To find fish, however, an angler needs more to go on. There might be tens of thousands of surface acres blanketing deep basin areas. Fortunately, most things in nature aren't random.

These armored members of the perch family are suckers for structure. So if the bottomless basin is the place to be, they'll occupy pieces that are nearest or adjacent to structure. Glorvigen earmarks the deepest basin sections on a lake that broach significant and sheer structure.

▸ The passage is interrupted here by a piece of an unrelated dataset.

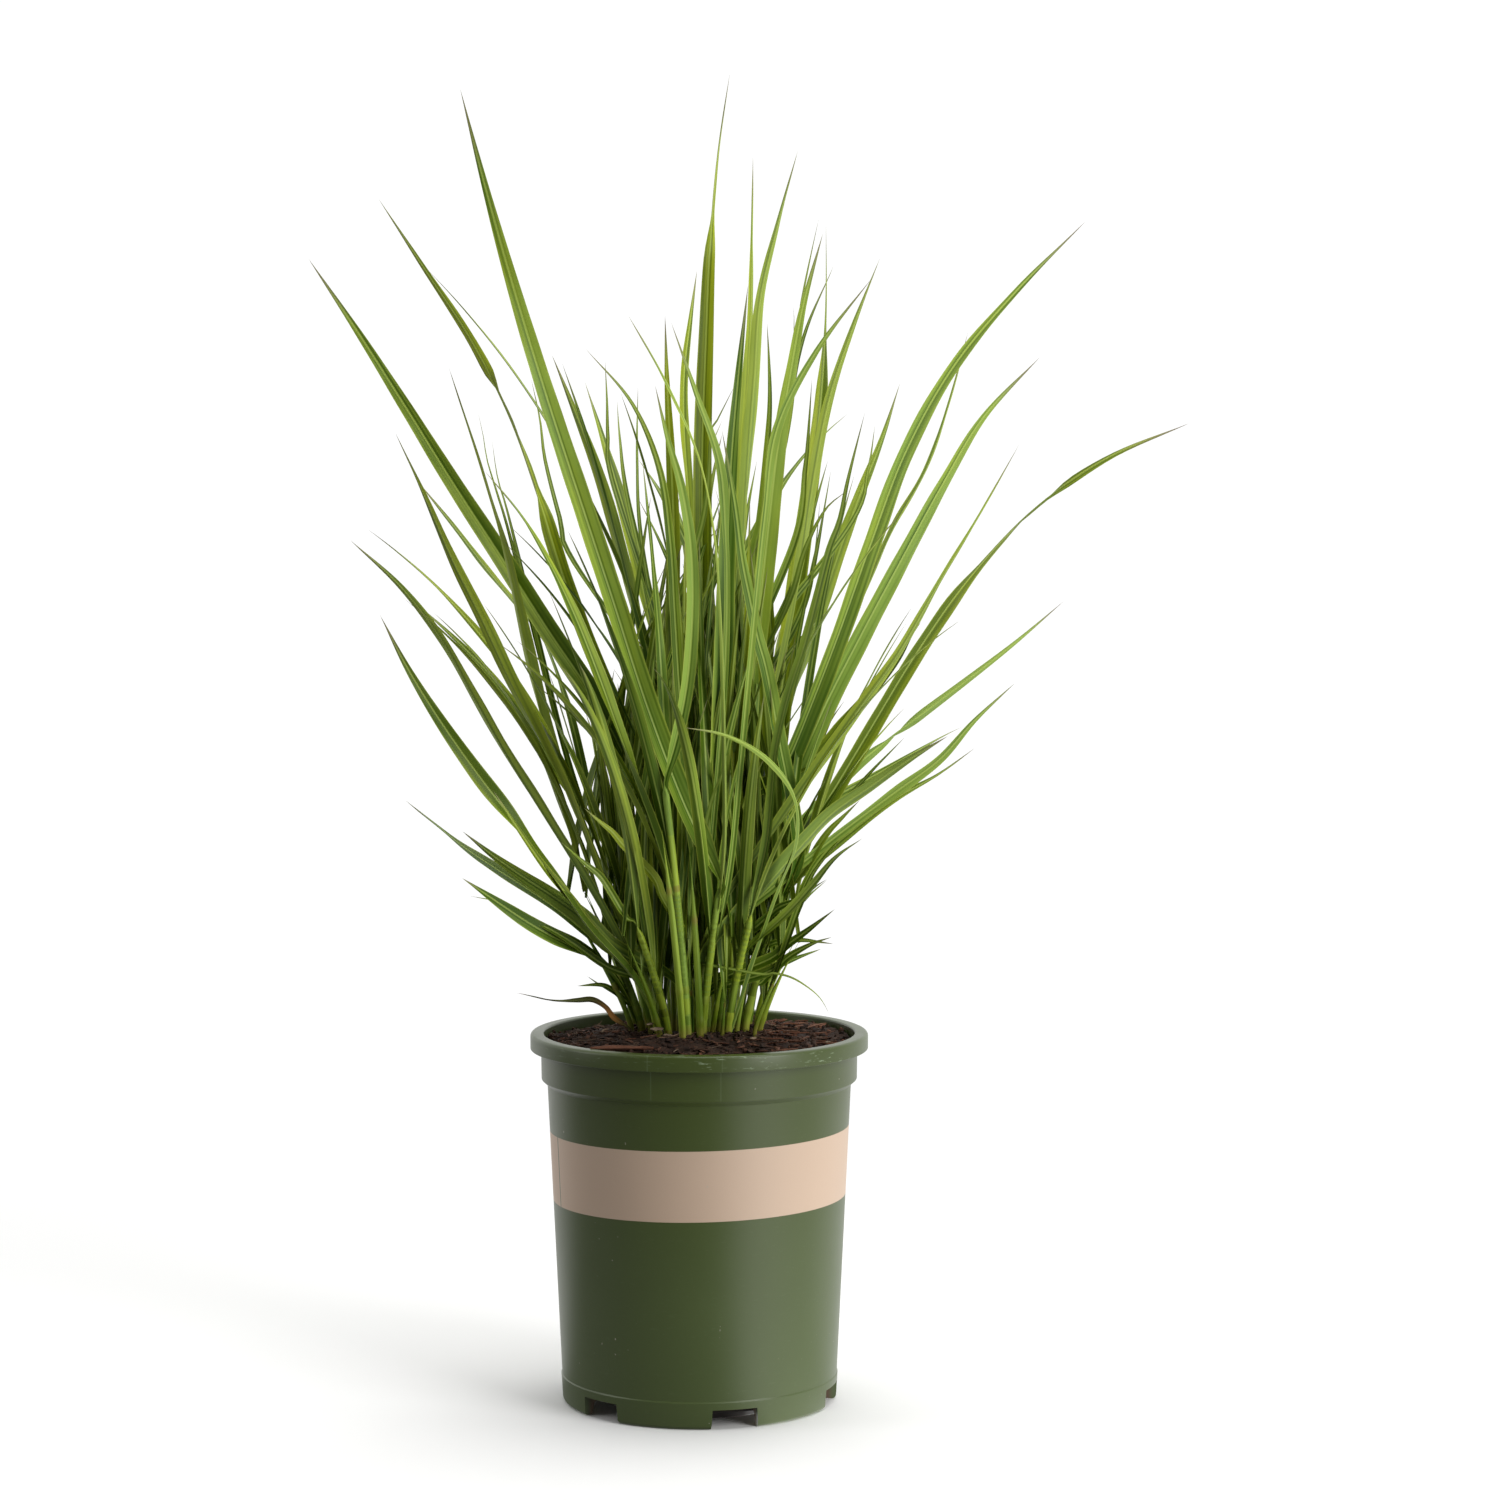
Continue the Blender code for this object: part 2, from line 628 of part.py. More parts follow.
def side_blades(stem, rng, with_top):
    """The small blades of one stem, as drawn: each (join, azimuth, length, lean, end lean, width)."""
    outward = math.atan2(stem.top.y, stem.top.x)
    drawn = []
    for k in range(SIDE_BLADES + 1):
        at_top = k == 0
        t = 1
        if not at_top:
            jitter = rng.uniform(-SIDE_SCATTER, SIDE_SCATTER)
            t = SIDE_LOWEST + SIDE_SPREAD * (k - 0.5 + jitter) / SIDE_BLADES
        azimuth = outward + (k % 2) * math.pi + rng.uniform(-SIDE_SWING, SIDE_SWING)
        sideways = abs(math.cos(azimuth))
        inward = math.cos(azimuth - outward) < 0
        length = rng.uniform(*SIDE_LENGTH) * (TOP_LENGTHEN if at_top else 1)
        lean_start = math.radians(rng.uniform(*(LEAN_IN if inward else LEAN_OUT)))
        reach = rng.uniform(*(REACH_IN if inward else REACH_OUT))
        if not inward:
            reach += REACH_DEEPER * (1 - sideways)
        width = rng.uniform(*SIDE_WIDTH)
        if with_top or not at_top:
            drawn.append((t, azimuth, length, lean_start, lean_start + math.radians(reach), width))
    return drawn


def side_shape(stem, blade, turn):
    t, azimuth, length, lean_start, lean_end, width = blade
    azimuth += math.radians(turn)
    line = side_line(stem, t, azimuth, length, lean_start, lean_end)
    upper = Vector((-math.cos(azimuth), -math.sin(azimuth), BLADE_FOLD)).normalized()
    return line, SIDE_STATIONS, width, upper, upper, True


def grow_side_blades(stem, stem_obj, clump, rng, with_top, cutters):
    tree = clump.tree(leave_out=stem.name)
    for k, blade in enumerate(side_blades(stem, rng, with_top)):
        for turn in SIDE_TURNS:
            shape = side_shape(stem, blade, turn)
            wide = loft(*blade_rings(*shape, extra=CLEARANCE))
            blocked = bm_tree(wide).overlap(tree)
            wide.free()
            if blocked:
                continue
            exact = loft(*blade_rings(*shape))
            name = f"{stem.name}_blade_{k + 1}"
            clump.add(name, exact)
            mesh = bpy.data.meshes.new(name)
            exact.to_mesh(mesh)
            exact.free()
            helper = add_object(name, mesh, cutters)
            helper.hide_render = True
            helper.display_type = "WIRE"
            join = stem_obj.modifiers.new(f"Blade {k + 1}", "BOOLEAN")
            join.operation = "UNION"
            join.object = helper
            break
    shade_round(stem_obj, STEM_CORNERS)


def add_blade(name, bm, collection, material):
    mesh = bpy.data.meshes.new(name)
    bm.to_mesh(mesh)
    bm.free()
    mesh.shade_smooth()
    mesh.set_sharp_from_angle(angle=BLADE_CORNERS)
    add_object(name, mesh, collection, material)


def make_dry_leaf(clump, collection, material):
    points = [Vector(point) * MM for point in reversed(DRY_LEAF)]
    up = Vector((0, -0.5, 1)).normalized()
    bm = loft(*blade_rings(smooth_line(points), BLADE_STATIONS, DRY_LEAF_WIDTH * MM, up, up, False))
    blocked = bm_tree(bm).overlap(clump.tree())
    if blocked:
        raise RuntimeError("dry_leaf crosses another piece")
    clump.add("dry_leaf", bm)
    add_blade("dry_leaf", bm, collection, material)


def main():
    clear_scene()
    plant = new_collection("potted_switchgrass")
    cutters = new_collection("cutters")
    plastic = new_material("pot_plastic", (0.065, 0.095, 0.035), 0.42)
    earth = new_material("soil", (0.035, 0.018, 0.009), 0.95)
    stem_green = new_material("stem_green", (0.16, 0.27, 0.035), 0.45)
    leaf_green = new_material("leaf_green", (0.11, 0.19, 0.025), 0.45)
    dry = new_material("dry_leaf", (0.12, 0.08, 0.035), 0.8)

    make_pot(plant, cutters, plastic)
    make_soil(plant, earth)

    clump = Clump()
    stems = [Stem(f"stem_{i:02d}", root, top) for i, (root, top) in enumerate(STEMS, 1)]
    stem_objects = []
    for stem in stems:
        obj, bm = stem.make(plant, stem_green)
        if clump.pieces and bm_tree(bm).overlap(clump.tree()):
            raise RuntimeError(f"{stem.name} crosses another stem")
        clump.add(stem.name, bm)
        bm.free()
        stem_objects.append(obj)
    make_dry_leaf(clump, plant, dry)
    for i, leaf in enumerate(LEAVES, 1):
        name = f"leaf_{i:02d}"
        turn = FACE_TURN * math.acos(leaf[1] / WIDEST_BLADE) * (-1) ** i
        add_blade(name, place_leaf(name, clump, stems, leaf, turn), plant, leaf_green)
    carriers = {leaf[2] for leaf in LEAVES}
    rng = random.Random(SEED)
    for i, (stem, obj) in enumerate(zip(stems, stem_objects), 1):
        grow_side_blades(stem, obj, clump, rng, i not in carriers, cutters)


main()
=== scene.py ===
import itertools
import math
import random

import bmesh
import bpy
import numpy as np
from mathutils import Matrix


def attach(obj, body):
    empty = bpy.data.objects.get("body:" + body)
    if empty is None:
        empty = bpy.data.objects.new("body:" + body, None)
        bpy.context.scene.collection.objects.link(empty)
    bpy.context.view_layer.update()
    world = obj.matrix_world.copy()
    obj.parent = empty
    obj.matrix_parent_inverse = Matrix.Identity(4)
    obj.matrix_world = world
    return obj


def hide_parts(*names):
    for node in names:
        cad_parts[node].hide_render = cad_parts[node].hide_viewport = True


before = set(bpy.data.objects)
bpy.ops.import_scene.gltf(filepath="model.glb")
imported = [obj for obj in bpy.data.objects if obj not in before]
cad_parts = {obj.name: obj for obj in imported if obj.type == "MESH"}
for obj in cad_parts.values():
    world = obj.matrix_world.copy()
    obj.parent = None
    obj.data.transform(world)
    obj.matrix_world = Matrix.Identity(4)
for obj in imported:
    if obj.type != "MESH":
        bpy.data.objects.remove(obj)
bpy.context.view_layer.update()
mm = 0.001
print("frame loaded:", len(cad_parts), "nodes")


# small helpers

def unit(vector):
    return vector / np.linalg.norm(vector)


def unitRows(rows):
    return rows / np.linalg.norm(rows, axis=1)[:, None]


def toward(angle, rise=0):
    return np.array((math.cos(angle), math.sin(angle), rise))


def ease(t):  # from 0 to 1 with a soft start and end
    t = np.clip(t, 0, 1)
    return t * t * (3 - 2 * t)


def easeThrough(stops, t):  # stops of (place, value), eased from one to the next
    at, values = np.array(stops, float).T
    k = np.clip(np.searchsorted(at, t, side="right") - 1, 0, len(at) - 2)
    return values[k] + (values[k + 1] - values[k]) * ease((t - at[k]) / (at[k + 1] - at[k]))


def draws(rng, ranges):
    return [rng.uniform(low, high) for low, high in ranges]


def newMesh(name, points, faces):
    mesh = bpy.data.meshes.new(name)
    mesh.from_pydata(points, [], faces)
    return mesh


def addObject(name, data):
    made = bpy.data.objects.new(name, data)
    bpy.context.scene.collection.objects.link(made)
    return made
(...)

He's shrunk the size of the lake by highlighting key deep water and structure combos, but the fine-tuning doesn't end there. Glorvigen is guided by prevailing winds, too. "There's a connection between wind direction and the currents they cause," he explains. "The winds are usually bearing down from the west, north or northwest. That mixes the water and collects baitfish on the downwind side of the lake, or the downwind side of mid-lake structures."

The blending effect moves organic matter around and puts color back in the water. The phenomenon encourages walleyes to range shallower and improves the potential for daytime feeding. Glorvigen says fish that were lumbering along the bottom in 30 or 40 feet of water might shift into the 20s or teens if the wind howls from the same direction for consecutive days.